The Wilkes Station party of 1957, whose headquarters were on Clark, determined that it was a peninsula rather than an island. This party was led by Scientific Station Leader Carl R. Eklund, who conducted many ground surveys and named many of the peninsula's features. The peninsula itself was named by the Advisory Committee on Antarctic Names (US-ACAN) for Captain John E. Clark, captain of , flagship of the western task group of Operation Highjump, 1946–1947.

== Geography ==
Clark Peninsula is large enough that numerous features on its coast have been individually charted and named. The peninsula protrudes into the ocean to the west. Notable features will be described following the coastline, beginning from the north and continuing towards the south. Unless otherwise noted, all of the following features were first mapped from air photos taken by Operation Highjump in 1946–1947, and named by Carl Eklund following ground surveys in 1957, typically for members of the Wilkes Station party.

The first notable feature on the northern coast of the peninsula is Stevenson Cove. It was named for Andrew Stevenson, economic advisor to the U.S. House of Representatives Committee on Interstate and Foreign Commerce, author of a report for the Committee on the International Geophysical Year in the Arctic and Antarctic. To the west is the peninsula's northernmost extremity, Blakeney Point. It was named by US-ACAN for A. A. Blakeney, photographer's mate on Operation Highjump.

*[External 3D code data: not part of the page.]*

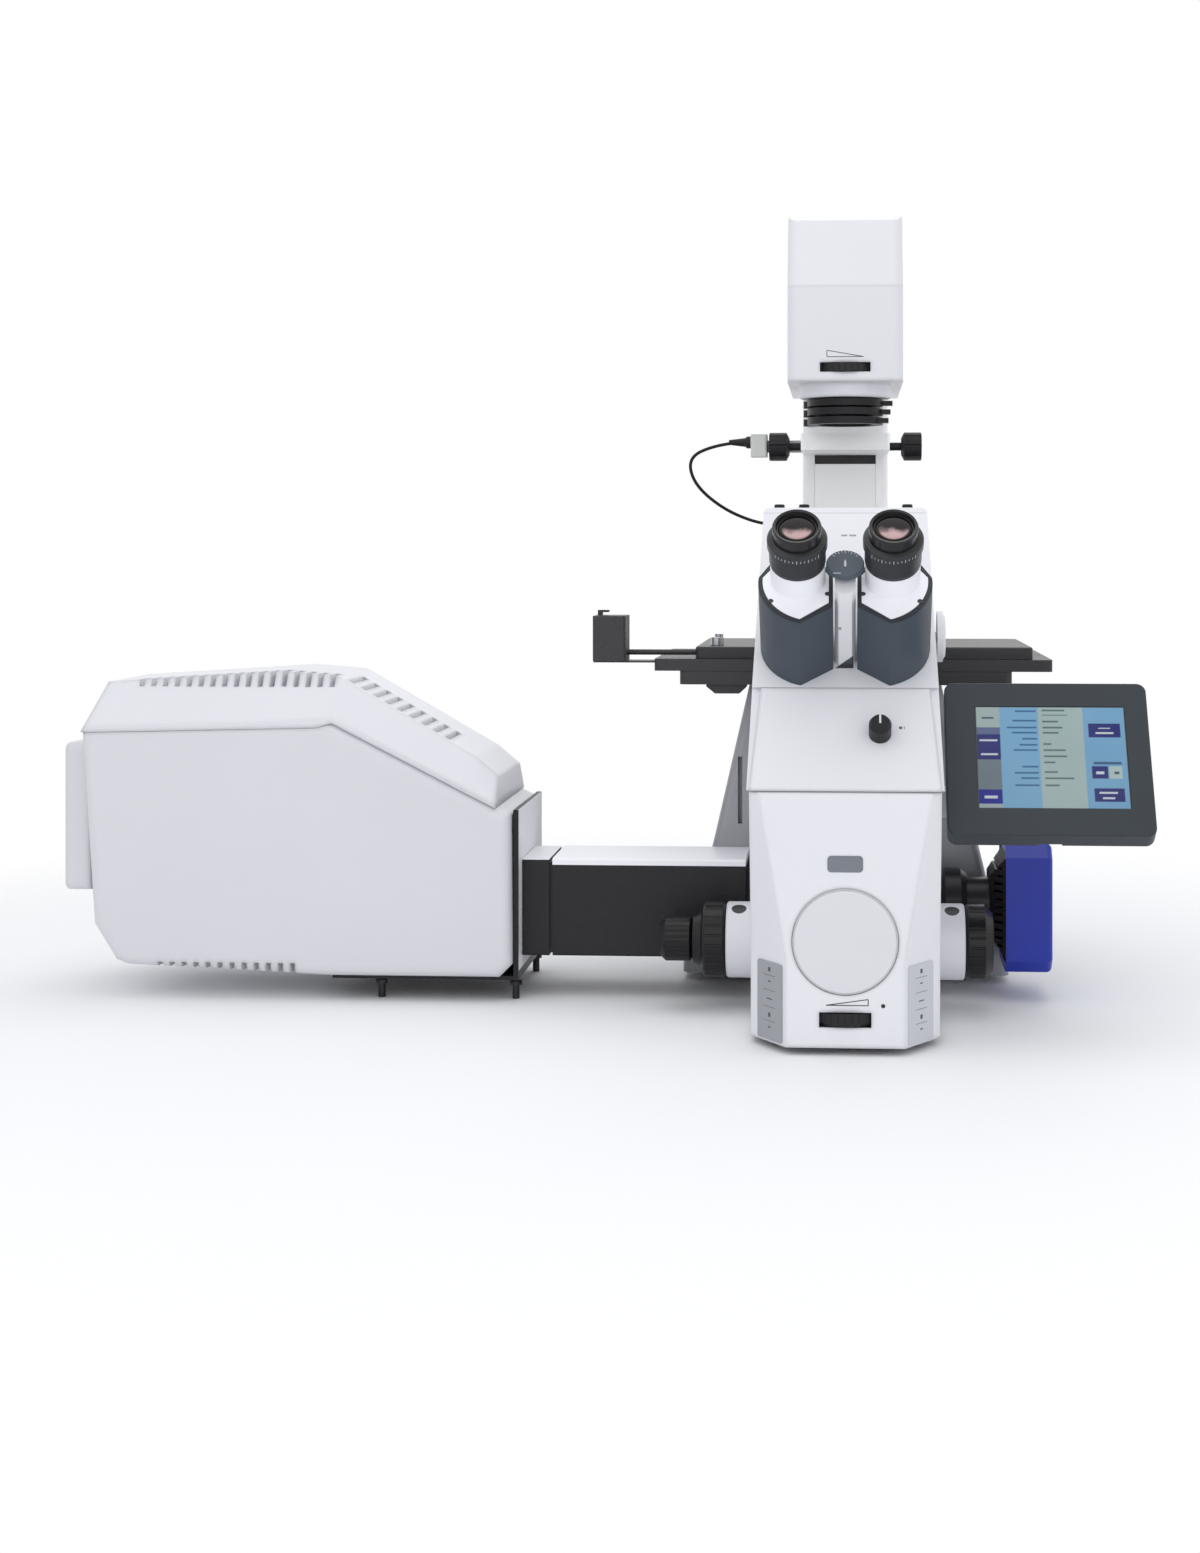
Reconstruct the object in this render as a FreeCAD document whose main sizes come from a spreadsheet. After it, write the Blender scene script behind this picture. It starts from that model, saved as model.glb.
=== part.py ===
"""Confocal microscope: an inverted stand with its scan head, camera, display and light arm.

Directions: X to the right, Y away from the user, Z up from the bench. The sizes below are measured
from the optical axis of the stand; every piece is then shifted so that the whole stands centred.
"""
import FreeCAD, Part
import math
import os
import re
import Sketcher
from FreeCAD import Placement, Rotation, Vector

doc = FreeCAD.newDocument("confocal_microscope")
dims = doc.addObject("Spreadsheet::Sheet", "dims")

ORIGIN_ROLES = {"XY": "XY_Plane", "XZ": "XZ_Plane", "YZ": "YZ_Plane"}
aliases = set()
pieces = []


def sizes(*rows):
    """Writes driving dimensions into the sheet: name, value in mm or degrees, what it is."""
    for alias, number, meaning in rows:
        line = str(len(aliases) + 1)
        dims.set("A" + line, alias)
        dims.set("B" + line, str(number))
        dims.setAlias("B" + line, alias)
        dims.set("C" + line, meaning)
        aliases.add(alias)
    doc.recompute()


def formula(text):
    """Names the sheet before each of its cells in a formula."""
    return re.sub(r"[a-z][a-z_]+", lambda word: ("dims." if word.group() in aliases else "") + word.group(), str(text))


def value(text):
    """The number that a formula of the sheet's cells gives now."""
    return float(dims.evalExpression(formula(text)))


def bind(item, **formulas):
    """Ties properties to the sheet; a double underscore stands for a dot."""
    for name, text in formulas.items():
        item.setExpression(name.replace("__", "."), formula(text))


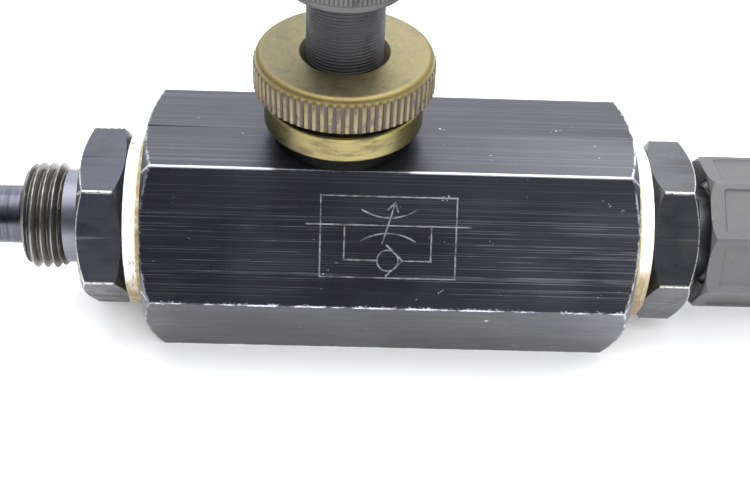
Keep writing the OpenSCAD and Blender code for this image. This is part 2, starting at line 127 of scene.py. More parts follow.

Whitney Point is a rocky point that marks the north side of the entrance to Powell Cove. When initially charted, it was thought to be a small island. It was named for photographer's mate I.A. Whitney of Operation Highjump. Powell Cove was named for aerographer James T. Powell. The westernmost extremity of the peninsula is rocky Stonehocker Point, which is the site of Wilkes Station. It was named for ionospheric scientist Garth H. Stonehocker.
South of Stonehocker Point is Noonan Cove, named for photographer Paul F. Noonan. To the south, Newcomb Bay separates Clark Peninsula from Bailey Peninsula. Inland to the east, at the base of the peninsula are the Løken Moraines, a line of north-south trending moraines, or accumulations of glacial debris.

=== Offshore features ===
A narrow rock reef called Dahl Reef, which uncovers at low tide, lies 1.4 nmi northwest of Stonehocker Point. It was first charted in 1962, during a hydrographic survey of Newcomb Bay and approaches, by d'A. T. Gale of ANARE. It was named for Egil Dahl, third mate on , the ship used by ANARE in 1962.

Gibney Reef is exposed off the shore 0.5 nmi to the west of the peninsula. It was first charted in February 1957 by a party from . The name was suggested by Lt. Robert C. Newcomb, USN, the navigator of Glacier, after Seaman Joseph Gibney's idea to name it Mussolini Reef was rejected.

==Antarctic Specially Protected Area==
The 9.4 km^{2} peninsula is protected under the Antarctic Treaty System as Antarctic Specially Protected Area (ASPA) No.136 because of the long-term and ongoing research programs and monitoring studies carried out on its plant communities and Adélie penguin breeding colonies. Other birds breeding at the site include south polar skuas, Wilson's storm petrels and snow petrels. The site has also been designated an Important Bird Area (IBA) by BirdLife International because of its large numbers of breeding seabirds.